The cornerstone of a safari experience at Serian is that each group has their own open-top safari vehicle, and their own dedicated guide and spotter. The freedom this grants you is key to getting the most out of your stay: go where the day takes you, without the limitations of fixed schedules, or fitting in with other peoples’ plans. Nothing but personal desire need dictate what you do.
Our vehicles are specially customised to be a climbing frame, and a photographer’s extra tool. They are comfortable, able to handle the terrain, and cover the distance…. And were designed for sun, rain, wind, and above all, the feeling of having as little as possible separating you from what’s out there.
Our guides and spotters are intimately familiar with these special places, so they know all its secrets and the ways the animals interact with it, from the subtle changes of the seasons, to the stages of an animals lifecycle, to the flora that sustains it all – they are the key that can unlock it all for you.

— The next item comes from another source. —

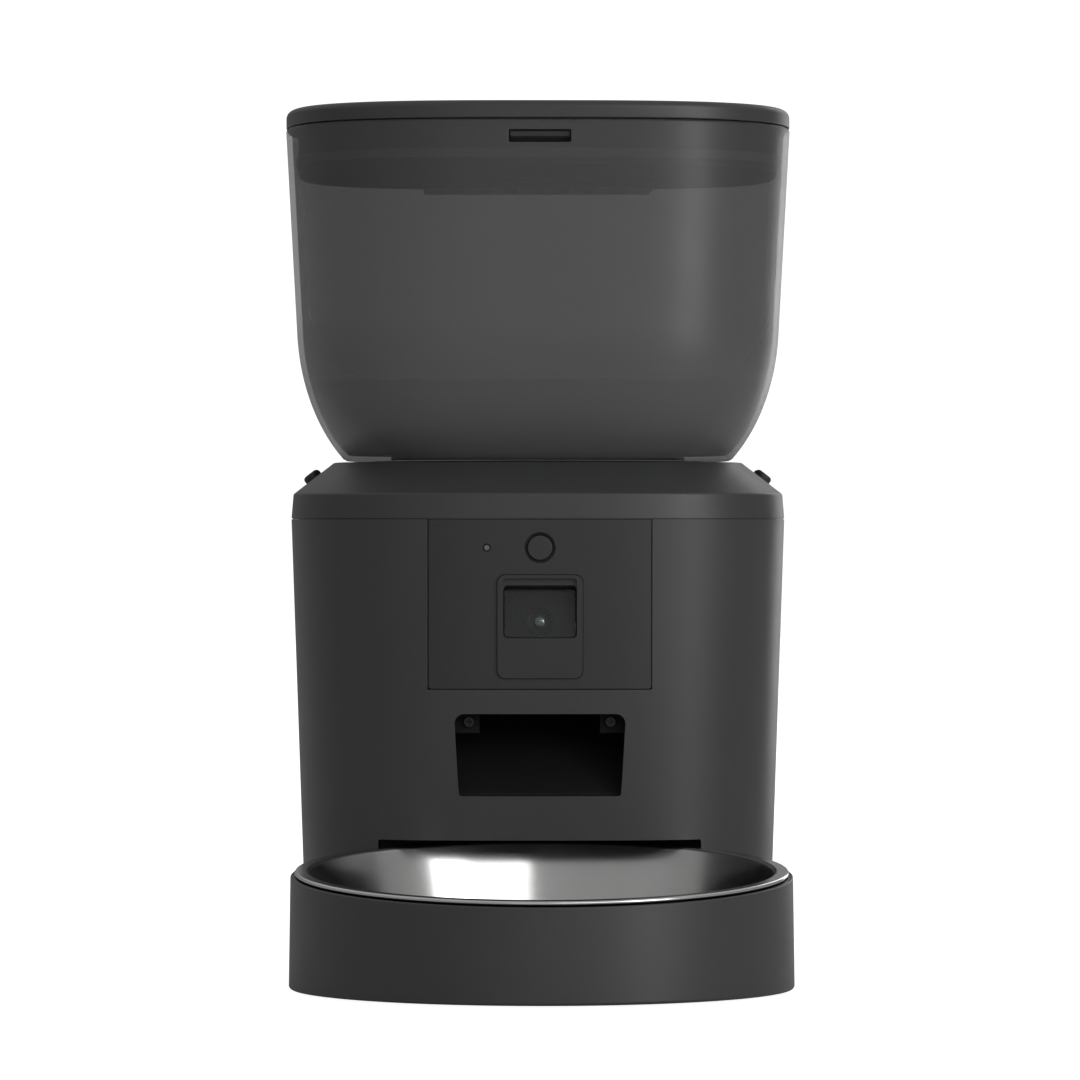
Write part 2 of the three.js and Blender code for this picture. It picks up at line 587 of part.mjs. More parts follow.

We can also do night drives in Serian’s Serengeti South, Serian, and Ngare Serian. Red-filter spotlights illuminate the nocturnal world without dazzling the wildlife, so you can watch the night come alive with no disturbance to the animals. Take a flask of soup and a blanket, and enjoy the wilderness by starlight.
Offroad driving is also permitted in Serian’s Serengeti South, Serian – The Original, and Ngare Serian, so you can roam and explore as you wish.
It’s the dry season, and mornings and nights are crisp and cool. The grass fires in June make for stunning sunsets, and there is the occasional scattered storm that helps keep the wildebeest moving about in search of grazing. The dry conditions means that the condensation that collects on our roofs keeps fresh shoots coming up around the tents, bringing the wildebeest right into camp at night to nibble on these tasty shoots.
The secret is to take your time – come for a minimum of 4-5 nights, and also be prepared to wait out the river crossings… It’s always worth expending a little patience. For a real taste of the Northern Serengeti, combine a walking safari with 3-4 nights of flycamping.